DATASET EXTRACT:
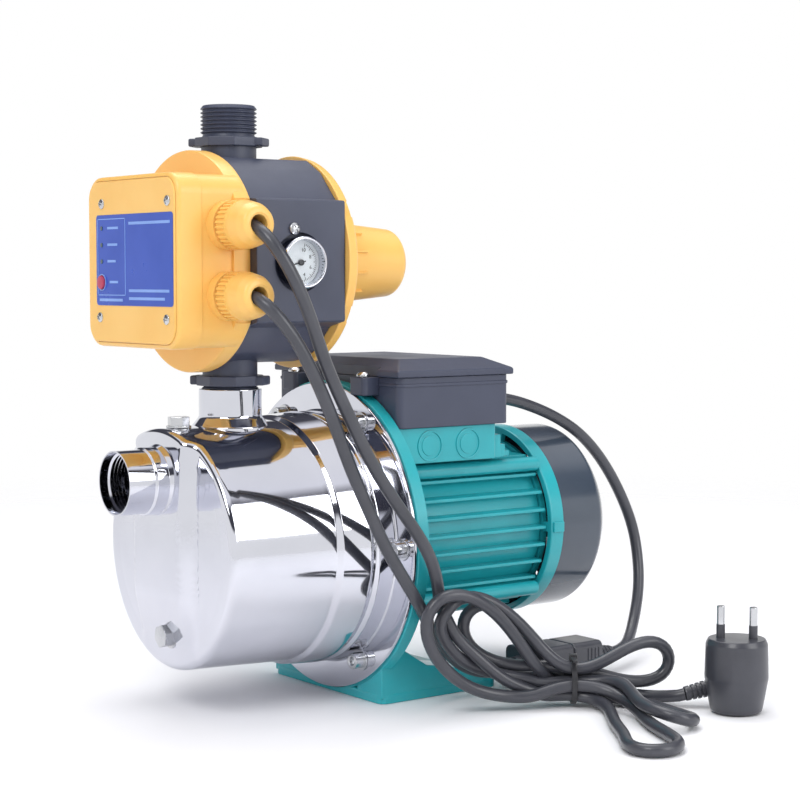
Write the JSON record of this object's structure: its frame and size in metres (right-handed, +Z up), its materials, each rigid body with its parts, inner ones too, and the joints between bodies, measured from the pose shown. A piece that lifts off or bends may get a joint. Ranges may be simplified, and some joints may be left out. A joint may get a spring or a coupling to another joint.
{
  "type": "shallow well jet pump",
  "caption": "Self-priming jet pump: stainless drum casing, finned motor on a foot, and a pressure controller with gauge, glands and cords standing on the outlet.",
  "frame": {"origin": "centre of the foot's flat base, where the pump stands on the floor", "axes": "+Z up along the outlet's vertical axis, +Y along the motor shaft from the suction port to the fan cover, +X towards the gauge and the cord glands"},
  "size_m": [0.3495, 0.3846, 0.357],
  "materials": {
    "stainless": "mirror-polished stainless sheet",
    "zinc_steel": "bright zinc-plated steel",
    "teal_paint": "semi-gloss teal enamel on cast and extruded metal",
    "black_enamel": "gloss black enamel on sheet steel",
    "slate_plastic": "fine-grained slate plastic",
    "yellow_plastic": "satin yellow plastic",
    "red_plastic": "satin red plastic",
    "white_plastic": "natural white plastic",
    "black_rubber": "moulded rubber",
    "copper": "lacquered copper wire",
    "lamination": "stacked steel sheet",
    "brass": "machined brass",
    "grey_resin": "glass-filled resin",
    "board": "green circuit board",
    "needle_black": "black-painted pointer",
    "gauge_glass": "clear flat glass",
    "cord_rubber": "satin dark rubber",
    "tie_nylon": "black nylon strap"
  },
  "bodies": {
    "root": {"body_screw": "zinc_steel", "box_gland": "slate_plastic", "casing_gasket": "black_rubber", "circuit_board": "board", "control_box": "yellow_plastic", "cord_hank": "cord_rubber", "coupling_cord": "cord_rubber", "coupling_socket": "cord_rubber", "diaphragm": "black_rubber", "diffuser": "grey_resin", "drain_plug": "zinc_steel", "end_shield": "teal_paint", "fan_cover": "black_enamel", "flange_bolt_1": "zinc_steel", "flange_bolt_2": "zinc_steel", "flange_bolt_3": "zinc_steel", "flange_bolt_4": "zinc_steel", "flange_bolt_5": "zinc_steel", "flange_bolt_6": "zinc_steel", "flow_body": "slate_plastic", "front_bearing": "zinc_steel", "front_plate": "yellow_plastic", "gauge_case": "stainless", "gauge_glass": "gauge_glass", "hank_tie": "tie_nylon", "jet_nozzle": "brass", "lid_screw_left": "zinc_steel", "lid_screw_right": "zinc_steel", "lower_gland_nut": "yellow_plastic", "lower_nut": "slate_plastic", "mains_cord": "cord_rubber", "mains_plug": "cord_rubber", "motor_bracket": "teal_paint", "motor_cord": "cord_rubber", "motor_housing": "teal_paint", "motor_plug": "cord_rubber", "plug_cord": "cord_rubber", "pressure_spring": "zinc_steel", "priming_plug": "zinc_steel", "pump_casing": "stainless", "rear_bearing": "zinc_steel", "rear_cover": "yellow_plastic", "run_capacitor": "white_plastic", "seal_plate": "zinc_steel", "stator_core": "lamination", "stator_winding": "copper", "terminal_block": "white_plastic", "terminal_box": "slate_plastic", "terminal_lid": "slate_plastic", "upper_gland_nut": "yellow_plastic", "upper_nut": "slate_plastic", "venturi_tube": "grey_resin"},
    "rotor": {"motor_shaft": "zinc_steel", "rotor_core": "lamination", "cooling_fan": "slate_plastic", "impeller": "brass", "shaft_seal": "black_rubber"},
    "button": {"reset_button": "red_plastic"},
    "needle": {"gauge_needle": "needle_black"},
    "valve": {"flow_valve": "white_plastic"}
  },
  "joints": [
    {"name": "rotor_spin", "type": "hinge", "parent": "root", "child": "rotor", "pos_m": [0, 0, 0.097], "axis": [0, 1, 0], "continuous": true},
    {"name": "button_press", "type": "slide", "parent": "root", "child": "button", "axis": [0, 1, 0], "range_m": [0, 0.002]},
    {"name": "needle_swing", "type": "hinge", "parent": "root", "child": "needle", "pos_m": [0.0609, -0.1037, 0.2644], "axis": [-1, 0, 0], "range_deg": [0, 240]},
    {"name": "valve_lift", "type": "slide", "parent": "root", "child": "valve", "axis": [0, 0, 1], "range_m": [0, 0.008]}
  ]
}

WHAT TO WORK ON: Would you give the material above again, complete and exact?

THE SOLUTION:
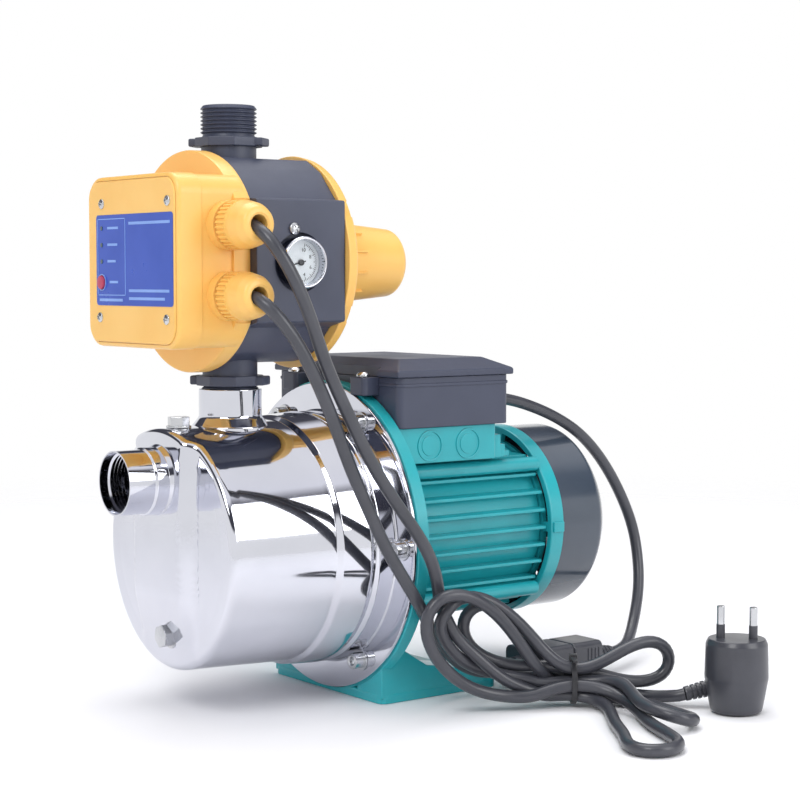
Write the JSON record of this object's structure: its frame and size in metres (right-handed, +Z up), its materials, each rigid body with its parts, inner ones too, and the joints between bodies, measured from the pose shown. A piece that lifts off or bends may get a joint. Ranges may be simplified, and some joints may be left out. A joint may get a spring or a coupling to another joint.
{
  "type": "shallow well jet pump",
  "caption": "Self-priming jet pump: stainless drum casing, finned motor on a foot, and a pressure controller with gauge, glands and cords standing on the outlet.",
  "frame": {"origin": "centre of the foot's flat base, where the pump stands on the floor", "axes": "+Z up along the outlet's vertical axis, +Y along the motor shaft from the suction port to the fan cover, +X towards the gauge and the cord glands"},
  "size_m": [0.3495, 0.3846, 0.357],
  "materials": {
    "stainless": "mirror-polished stainless sheet",
    "zinc_steel": "bright zinc-plated steel",
    "teal_paint": "semi-gloss teal enamel on cast and extruded metal",
    "black_enamel": "gloss black enamel on sheet steel",
    "slate_plastic": "fine-grained slate plastic",
    "yellow_plastic": "satin yellow plastic",
    "red_plastic": "satin red plastic",
    "white_plastic": "natural white plastic",
    "black_rubber": "moulded rubber",
    "copper": "lacquered copper wire",
    "lamination": "stacked steel sheet",
    "brass": "machined brass",
    "grey_resin": "glass-filled resin",
    "board": "green circuit board",
    "needle_black": "black-painted pointer",
    "gauge_glass": "clear flat glass",
    "cord_rubber": "satin dark rubber",
    "tie_nylon": "black nylon strap"
  },
  "bodies": {
    "root": {"body_screw": "zinc_steel", "box_gland": "slate_plastic", "casing_gasket": "black_rubber", "circuit_board": "board", "control_box": "yellow_plastic", "cord_hank": "cord_rubber", "coupling_cord": "cord_rubber", "coupling_socket": "cord_rubber", "diaphragm": "black_rubber", "diffuser": "grey_resin", "drain_plug": "zinc_steel", "end_shield": "teal_paint", "fan_cover": "black_enamel", "flange_bolt_1": "zinc_steel", "flange_bolt_2": "zinc_steel", "flange_bolt_3": "zinc_steel", "flange_bolt_4": "zinc_steel", "flange_bolt_5": "zinc_steel", "flange_bolt_6": "zinc_steel", "flow_body": "slate_plastic", "front_bearing": "zinc_steel", "front_plate": "yellow_plastic", "gauge_case": "stainless", "gauge_glass": "gauge_glass", "hank_tie": "tie_nylon", "jet_nozzle": "brass", "lid_screw_left": "zinc_steel", "lid_screw_right": "zinc_steel", "lower_gland_nut": "yellow_plastic", "lower_nut": "slate_plastic", "mains_cord": "cord_rubber", "mains_plug": "cord_rubber", "motor_bracket": "teal_paint", "motor_cord": "cord_rubber", "motor_housing": "teal_paint", "motor_plug": "cord_rubber", "plug_cord": "cord_rubber", "pressure_spring": "zinc_steel", "priming_plug": "zinc_steel", "pump_casing": "stainless", "rear_bearing": "zinc_steel", "rear_cover": "yellow_plastic", "run_capacitor": "white_plastic", "seal_plate": "zinc_steel", "stator_core": "lamination", "stator_winding": "copper", "terminal_block": "white_plastic", "terminal_box": "slate_plastic", "terminal_lid": "slate_plastic", "upper_gland_nut": "yellow_plastic", "upper_nut": "slate_plastic", "venturi_tube": "grey_resin"},
    "rotor": {"motor_shaft": "zinc_steel", "rotor_core": "lamination", "cooling_fan": "slate_plastic", "impeller": "brass", "shaft_seal": "black_rubber"},
    "button": {"reset_button": "red_plastic"},
    "needle": {"gauge_needle": "needle_black"},
    "valve": {"flow_valve": "white_plastic"}
  },
  "joints": [
    {"name": "rotor_spin", "type": "hinge", "parent": "root", "child": "rotor", "pos_m": [0, 0, 0.097], "axis": [0, 1, 0], "continuous": true},
    {"name": "button_press", "type": "slide", "parent": "root", "child": "button", "axis": [0, 1, 0], "range_m": [0, 0.002]},
    {"name": "needle_swing", "type": "hinge", "parent": "root", "child": "needle", "pos_m": [0.0609, -0.1037, 0.2644], "axis": [-1, 0, 0], "range_deg": [0, 240]},
    {"name": "valve_lift", "type": "slide", "parent": "root", "child": "valve", "axis": [0, 0, 1], "range_m": [0, 0.008]}
  ]
}